Camps (also ‘temporary camps’) are temporary structures built by the Roman army in order to delineate an area occupied by soldiers for a brief period of time. The majority of camps would have housed troops in leather tents; they would have comprised a perimeter rampart, possibly with stakes on top providing an extra fence line, plus an external ditch. Entrances could be simple gaps or have additional protective features in the form of further stretches of rampart and ditch beyond the entrance gap (known as a titulus or traverse) or curved stretch of rampart (clavicula) or curved rampart and ditch with an oblique traverse (Stracathro) (see Jones 2011, illus 40). Most camps in northern Britain are thought to have housed troops on the march or manoeuvres or based somewhere temporarily whilst engaged in construction work nearby, for example while building the Antonine Wall. Elsewhere in Britain, especially in parts of Wales, practice camps are also known; these are small enclosures which demonstrated that soldiers practiced the building of perimeters, corners and gates (Jones 2011, 18–31).
Within the interiors and sometimes just beyond the perimeters of temporary camps, a number of pits are sometimes recorded by remote sensing (aerial survey and geophysical prospection) and through excavation. These range from rubbish pits (some are probably latrine pits) through to figure-of-eight ovens (see Jones forthcoming).

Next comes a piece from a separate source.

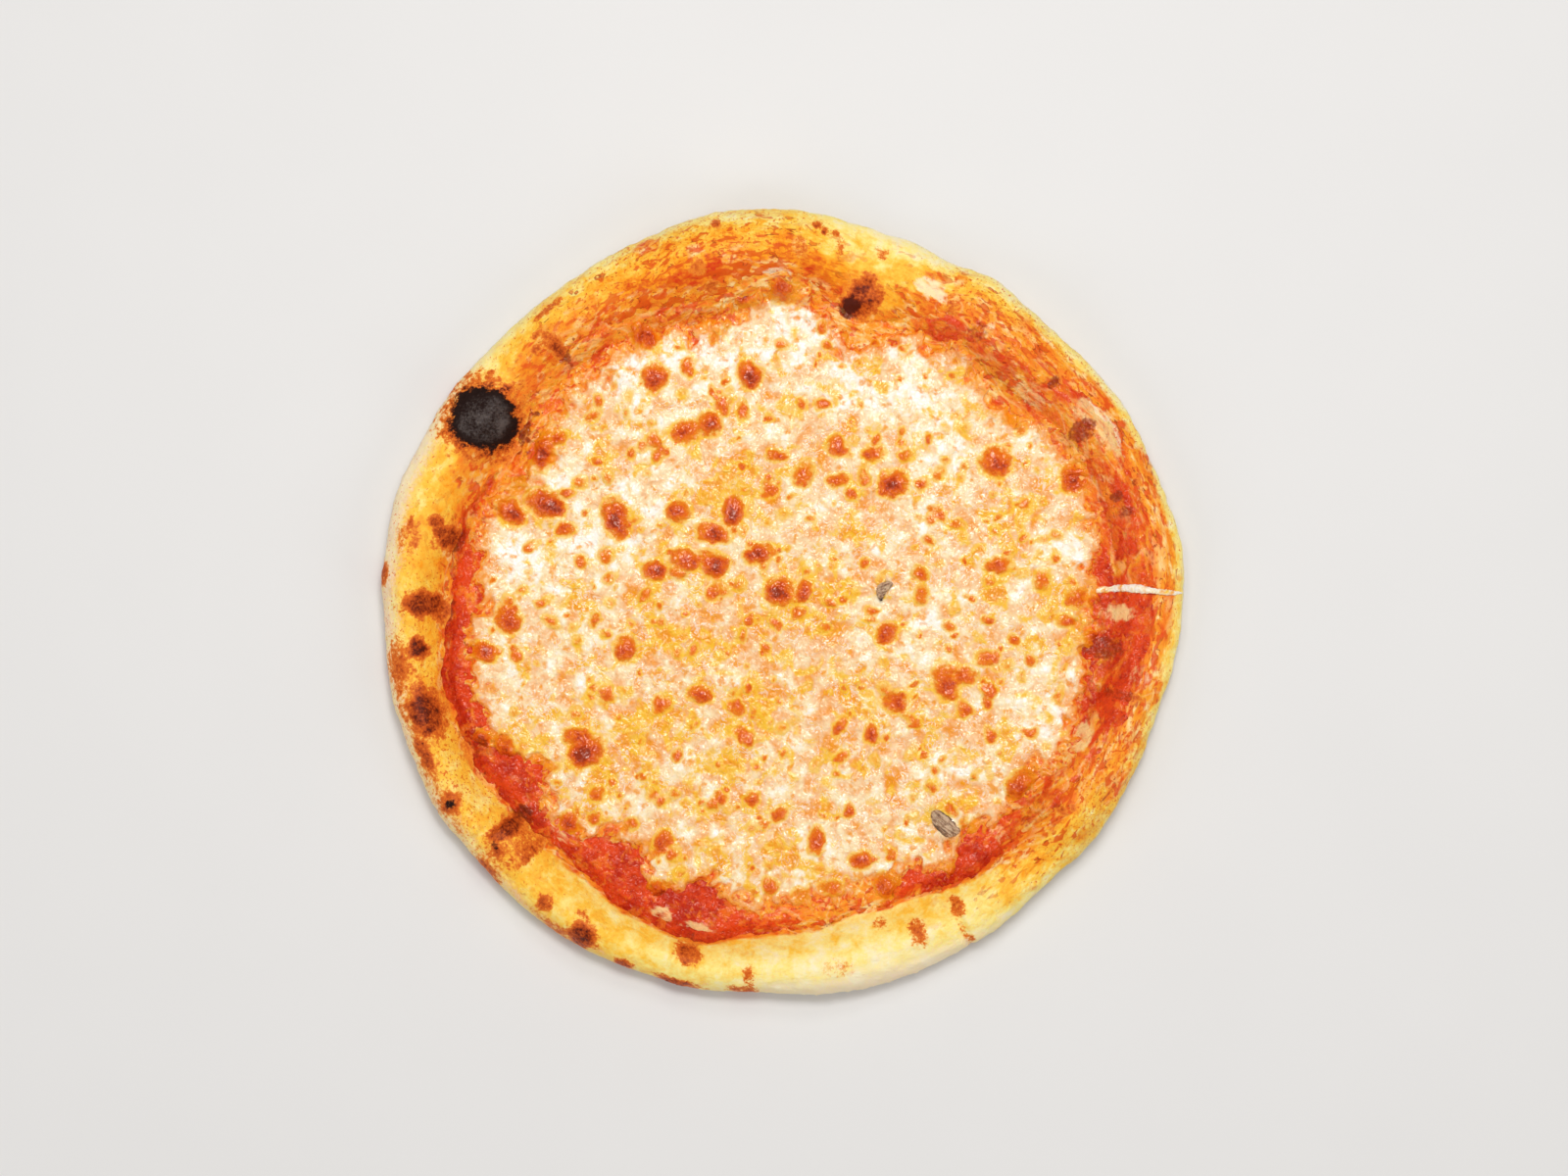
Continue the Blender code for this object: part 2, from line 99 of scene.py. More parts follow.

Some 20 temporary camps have been recorded along the line of the Wall, all of which are known only from cropmarks, together with a larger cluster at Lochlands, just outside the fort of Camelon. Relatively small excavations have taken place at a number of them (such as Tollpark: White 2010; Dullatur: Lowe and Moloney 2000; Little Kerse: McCord and Tait 1978). The dating evidence recovered fits with the interpretation that these sites date to the Antonine period. Given that some camps overlap (for example Dullatur) and that four of the camps are larger than the rest, a sequence of camps built over time has been suggested (Jones 2005). Possible links have also been suggested between the building segments shown on the Distance Stones and the legions who were housed in the camps while constructing the Wall (Hanson and Maxwell 1983). Very little of the interiors of the camps along the Wall have been studied, though these could provide further information regarding the nature of the troops deployed and the daily lives of soldiers engaged in the construction of the Wall and its elements.
The camps at Lochlands represent a site utilised on multiple occasions by soldiers engaged in the various conquests, consolidation and policing of Roman Scotland. The earliest is thought to date to the conquests under the Flavian emperors in the 1st century AD with the latest potentially those of the Emperor Septimius Severus in the early 3rd century AD. But so little dating evidence is known that there may be more of Antonine date in this area than previously considered.
Research issues
- Further analysis and study of the camps at Lochlands, including geophysical survey, to sequence sites and determine which have a closer relationship with the Antonine Wall.
- Undertake any opportunities to examine the nature of camps, both interior and exterior, in particular seeking evidence of ovens and pits (now recorded in camps elsewhere both inside and beyond the camp perimeters).